A group of activists took over an area comprising multiple blocks in the Capitol Hill neighborhood of Washington state’s largest city earlier this month.
Video footage showing fights, people being mobbed, and robberies of businesses in and near the area has circulated widely online as city officials resist calls to use force to deal with the situation. When one shop, Car Tender, was stolen from Sunday night, police officers never responded in person despite being called repeatedly.
An internal message circulated to police officers last week displayed a map showing the autonomous zone in red.
Officers shouldn’t respond to calls within the red zone “unless the response is to a mass casualty event,” such as an active shooter incident or a structural fire that’s likely to endanger lives, the message stated.
If responding to a mass casualty event, officers “should muster with a supervisor outside that zone” to evaluate whether it’s feasible to respond and develop a plan.
Police Chief Carmen Best said Monday that officers are responding when they get a call “that’s an important emergency 911 call.”
Officers did respond to the phone calls from Car Tender, which experienced a break-in, but refrained from approaching the area, Best told reporters at a press conference.
“The officers responded to the call and they observed the location from a distance.
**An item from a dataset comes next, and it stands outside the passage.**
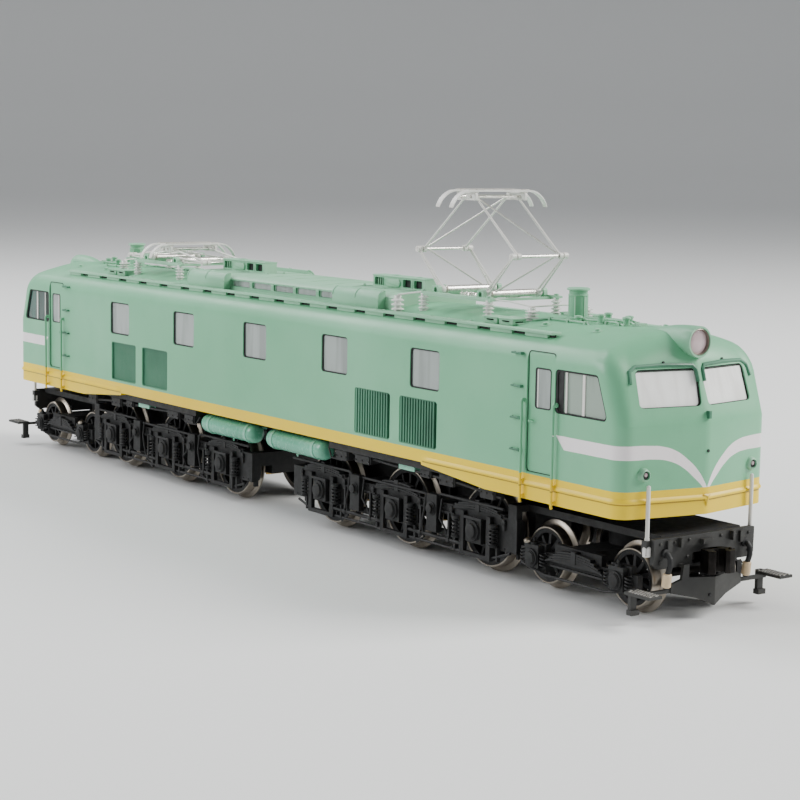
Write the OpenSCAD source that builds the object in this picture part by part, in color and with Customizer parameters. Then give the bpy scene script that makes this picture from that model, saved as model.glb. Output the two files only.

They did not see any signs of smoke or fire or anything else and they did not see a disturbance,” Best said. “The officers did not observe, based on the report that I read, anything that they perceived as a threat to life safety, and they didn’t go in.”
“We do not want to escalate under the current situation any potential danger to the community and put them unnecessarily in harm’s way,” she added.
Durkan and other city officials reached an agreement with occupiers that included major concessions, including replacing temporary barriers with concrete ones that shut off some streets to traffic.
A street next to Cal Anderson park will remain closed, Durkan’s office said. “This street is now home to the Black Lives Matter street art,” the statement said.
Occupiers in return agreed to allow the re-opening of 12th Avenue to vehicles in a shift that reduces the size of the zone from six city blocks to three.
The area taken over by activists was initially known as the “Capitol Hill Autonomous Zone” but was recently changed to the Capitol Hill Organized Protest, or CHOP.
“Minor changes to the protest zone will implement safer and sturdier barriers to protect individuals in this area, allow traffic to move throughout the Capitol Hill neighborhood, ease access for residents of apartment building in the surrounding areas, and help local businesses manage deliveries and logistics,” the mayor’s office said. “Additionally all plans have been crafted with the goal of allowing access for emergency personnel including fire trucks.”